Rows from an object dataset
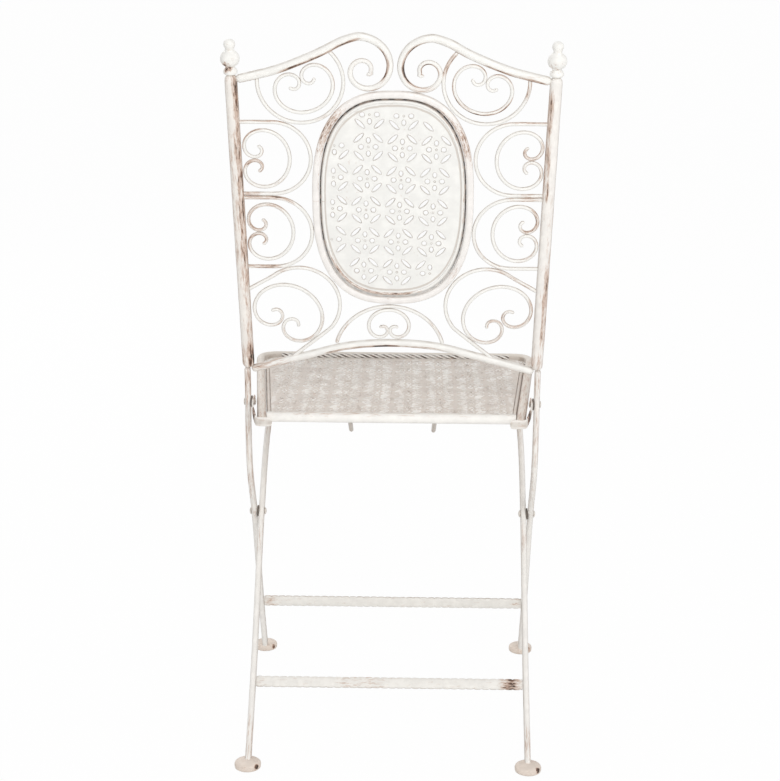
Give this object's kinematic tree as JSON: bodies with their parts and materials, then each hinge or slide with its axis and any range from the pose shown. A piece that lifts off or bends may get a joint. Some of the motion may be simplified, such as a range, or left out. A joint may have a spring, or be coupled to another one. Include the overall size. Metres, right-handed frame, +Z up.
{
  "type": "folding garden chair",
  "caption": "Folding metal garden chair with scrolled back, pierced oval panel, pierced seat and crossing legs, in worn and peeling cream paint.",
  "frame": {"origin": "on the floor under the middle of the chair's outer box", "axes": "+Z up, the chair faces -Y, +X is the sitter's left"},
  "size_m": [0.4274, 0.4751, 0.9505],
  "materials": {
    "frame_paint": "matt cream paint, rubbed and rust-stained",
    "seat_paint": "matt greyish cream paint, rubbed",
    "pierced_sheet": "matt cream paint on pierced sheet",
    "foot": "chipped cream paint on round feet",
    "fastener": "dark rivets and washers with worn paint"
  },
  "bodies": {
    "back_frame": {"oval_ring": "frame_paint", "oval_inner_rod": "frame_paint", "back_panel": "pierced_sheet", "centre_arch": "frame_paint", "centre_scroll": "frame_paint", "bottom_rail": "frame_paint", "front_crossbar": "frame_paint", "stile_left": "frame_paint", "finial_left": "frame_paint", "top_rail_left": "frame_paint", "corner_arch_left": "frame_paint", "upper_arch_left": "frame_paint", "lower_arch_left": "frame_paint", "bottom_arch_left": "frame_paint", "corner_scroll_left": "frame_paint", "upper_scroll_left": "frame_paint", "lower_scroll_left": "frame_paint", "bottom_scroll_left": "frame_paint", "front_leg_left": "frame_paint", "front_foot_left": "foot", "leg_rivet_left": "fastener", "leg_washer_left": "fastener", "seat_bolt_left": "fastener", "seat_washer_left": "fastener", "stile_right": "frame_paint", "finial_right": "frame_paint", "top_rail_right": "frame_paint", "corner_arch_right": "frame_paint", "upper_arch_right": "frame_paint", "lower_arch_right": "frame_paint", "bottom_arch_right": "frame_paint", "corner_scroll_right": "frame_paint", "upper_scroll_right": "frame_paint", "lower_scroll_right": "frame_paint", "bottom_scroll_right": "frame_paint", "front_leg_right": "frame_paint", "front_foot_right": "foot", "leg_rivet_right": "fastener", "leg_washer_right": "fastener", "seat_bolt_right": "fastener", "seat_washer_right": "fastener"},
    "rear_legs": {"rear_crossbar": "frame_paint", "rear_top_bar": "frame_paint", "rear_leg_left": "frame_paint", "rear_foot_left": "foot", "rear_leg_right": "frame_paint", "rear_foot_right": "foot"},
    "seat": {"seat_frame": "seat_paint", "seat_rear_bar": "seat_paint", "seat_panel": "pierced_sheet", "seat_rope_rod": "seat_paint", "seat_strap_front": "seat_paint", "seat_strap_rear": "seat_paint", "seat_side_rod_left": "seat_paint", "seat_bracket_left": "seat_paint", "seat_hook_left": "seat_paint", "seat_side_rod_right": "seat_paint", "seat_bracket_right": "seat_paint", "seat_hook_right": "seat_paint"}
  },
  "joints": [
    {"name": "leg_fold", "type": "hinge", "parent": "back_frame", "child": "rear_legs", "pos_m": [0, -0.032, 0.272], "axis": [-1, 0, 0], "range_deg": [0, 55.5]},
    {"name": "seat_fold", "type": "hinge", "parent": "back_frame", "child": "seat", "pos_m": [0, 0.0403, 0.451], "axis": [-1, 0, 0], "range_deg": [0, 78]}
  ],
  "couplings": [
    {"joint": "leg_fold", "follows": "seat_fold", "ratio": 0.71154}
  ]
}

---

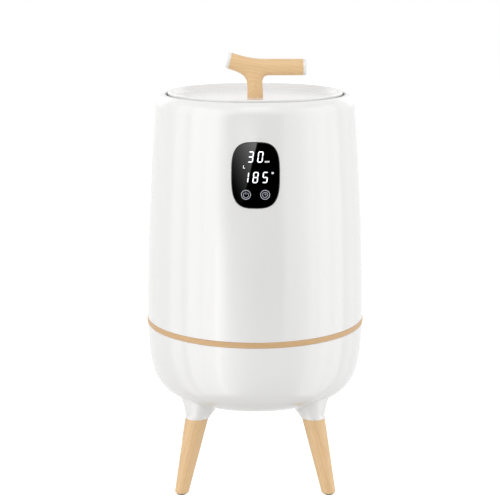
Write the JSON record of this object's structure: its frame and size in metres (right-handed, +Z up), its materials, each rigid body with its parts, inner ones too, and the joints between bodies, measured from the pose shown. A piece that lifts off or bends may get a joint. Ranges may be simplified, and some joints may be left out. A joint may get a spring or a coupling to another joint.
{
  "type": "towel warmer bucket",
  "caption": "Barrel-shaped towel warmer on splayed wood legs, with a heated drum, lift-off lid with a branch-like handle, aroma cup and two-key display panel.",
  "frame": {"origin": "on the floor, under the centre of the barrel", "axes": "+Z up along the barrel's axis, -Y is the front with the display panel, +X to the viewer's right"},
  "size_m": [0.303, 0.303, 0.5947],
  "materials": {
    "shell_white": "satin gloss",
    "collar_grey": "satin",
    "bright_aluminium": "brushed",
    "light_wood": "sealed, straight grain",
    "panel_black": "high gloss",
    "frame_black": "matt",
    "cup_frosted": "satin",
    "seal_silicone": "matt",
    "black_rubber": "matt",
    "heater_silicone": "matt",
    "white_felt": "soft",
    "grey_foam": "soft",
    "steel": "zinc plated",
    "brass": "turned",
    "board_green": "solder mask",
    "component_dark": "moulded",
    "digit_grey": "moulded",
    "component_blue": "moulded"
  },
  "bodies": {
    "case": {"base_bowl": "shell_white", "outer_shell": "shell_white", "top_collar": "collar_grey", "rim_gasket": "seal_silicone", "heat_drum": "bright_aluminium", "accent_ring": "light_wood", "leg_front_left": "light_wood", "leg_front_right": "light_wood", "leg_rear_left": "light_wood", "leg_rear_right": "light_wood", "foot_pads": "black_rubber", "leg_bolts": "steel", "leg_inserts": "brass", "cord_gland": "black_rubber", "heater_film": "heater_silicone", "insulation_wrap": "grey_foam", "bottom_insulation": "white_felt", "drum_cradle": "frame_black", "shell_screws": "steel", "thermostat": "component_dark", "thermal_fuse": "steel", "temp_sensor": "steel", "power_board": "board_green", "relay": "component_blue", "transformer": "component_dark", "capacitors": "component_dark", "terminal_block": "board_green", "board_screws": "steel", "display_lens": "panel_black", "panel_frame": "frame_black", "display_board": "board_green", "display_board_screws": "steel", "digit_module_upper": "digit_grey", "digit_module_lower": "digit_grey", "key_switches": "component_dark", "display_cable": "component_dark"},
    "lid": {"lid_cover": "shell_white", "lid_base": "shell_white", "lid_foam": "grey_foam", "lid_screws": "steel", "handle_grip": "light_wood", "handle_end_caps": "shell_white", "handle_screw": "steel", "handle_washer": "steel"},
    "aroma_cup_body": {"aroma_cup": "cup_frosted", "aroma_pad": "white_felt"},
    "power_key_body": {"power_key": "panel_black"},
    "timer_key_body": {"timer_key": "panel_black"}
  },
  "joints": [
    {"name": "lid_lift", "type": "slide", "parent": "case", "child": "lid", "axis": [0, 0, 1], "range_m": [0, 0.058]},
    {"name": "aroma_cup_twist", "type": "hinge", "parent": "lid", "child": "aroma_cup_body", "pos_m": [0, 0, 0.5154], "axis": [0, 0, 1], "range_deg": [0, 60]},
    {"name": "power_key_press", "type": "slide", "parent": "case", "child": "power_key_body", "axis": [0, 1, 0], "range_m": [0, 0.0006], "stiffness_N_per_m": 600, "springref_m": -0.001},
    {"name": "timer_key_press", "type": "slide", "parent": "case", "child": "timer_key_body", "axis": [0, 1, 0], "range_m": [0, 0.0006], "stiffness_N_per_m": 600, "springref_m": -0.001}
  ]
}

— Task to carry out —
Work out the number of lines above that include the string "bends" and write only that number.

— Output —
2